NATSEM also modelled the impact of raising the GST to 15 percent to pay for a 5 percent cut in all personal income tax rates. The results were even more unequal. Two-thirds of households, on annual incomes up to about $100,000, would be worse off. The lowest-income 20 percent of households would lose $33 a week (6.6 percent of income) on average, while the top 20 percent would gain an average of $69 a week (2.1 percent of income).

Because the NATSEM data is presented in quintiles, these disparities understate the benefits that would flow to the wealthiest 1 percent and 0.1 percent, whose share of national income has already doubled and trebled, respectively, over the past three decades.

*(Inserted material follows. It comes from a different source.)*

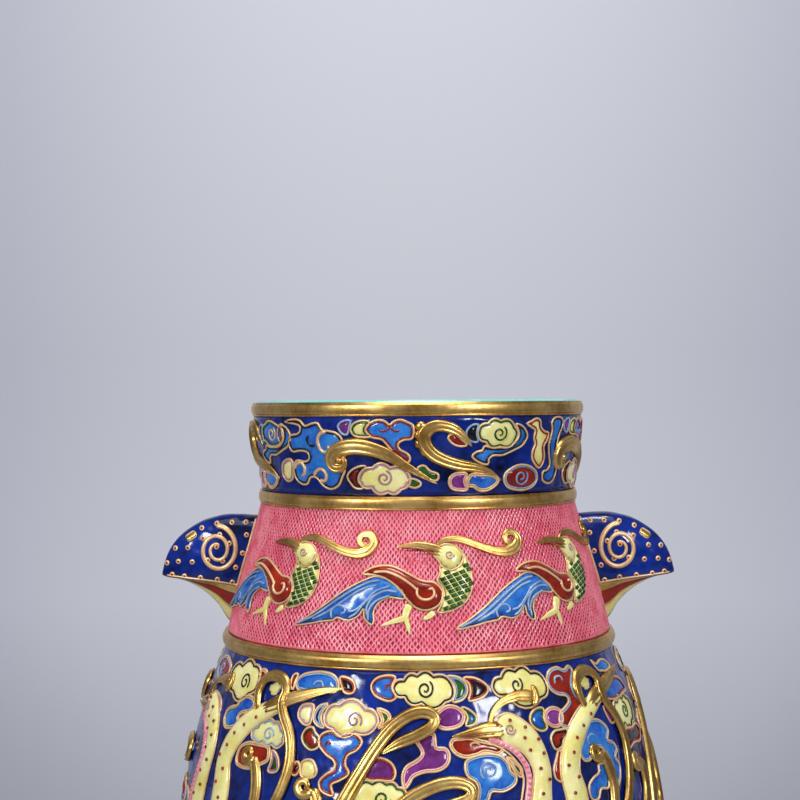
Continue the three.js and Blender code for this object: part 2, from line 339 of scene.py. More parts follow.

During that period, successive Liberal-National and Labor governments have cut the company tax rate from 49 percent to 30 percent and the highest income tax rate from 65 percent to 40 percent. These levels, however, are now too high to satisfy the appetites of the global financial markets.

While ACOSS commissioned the NATSEM findings, it emphasised that it does not oppose hiking the GST, provided that it is part of a “tax reform” package that looks fair. ACOSS CEO Cassandra Goldie stated: “ACOSS does not rule out any increase in the GST … ACOSS supports efforts to reform the tax system to do this in the fairest and most efficient way.”

ACOSS, which represents charities and NGOs, is working with the Business Council of Australia, comprised of the largest companies, and the trade union leadership to politically massage Turnbull’s offensive. One of his first acts as prime minister was to convene a summit of business leaders, ACOSS and the Australian Council of Trade Unions to secure a commitment to collaborate on this agenda.

Goldie insisted that ACOSS agreed with “business and the unions” on the need to “secure a more sustainable revenue base for essential services and infrastructure.” This was in line with Turnbull’s fraudulent claim, in yesterday’s speech, that his government’s overall goal would be a “high wage, generous social welfare net, first world economy.”

In reality, further shifting the tax burden onto the working class goes hand-in-hand with slashing wages and welfare. Turnbull’s government has already begun a drive to overturn after-hours wage penalty rates and cut more people off disability pensions.

Labor Party leader Bill Shorten is posturing as an opponent of increasing the GST, but Labor fully supports the present regressive tax and is committed to cutting the corporate tax rate to 25 percent. Between 2007 and 2013, the previous Labor government, which was kept in office by the Greens, began dismantling welfare entitlements, along with jobs and working conditions, during the first phase of the global economic breakdown that erupted in the 2008 financial crash.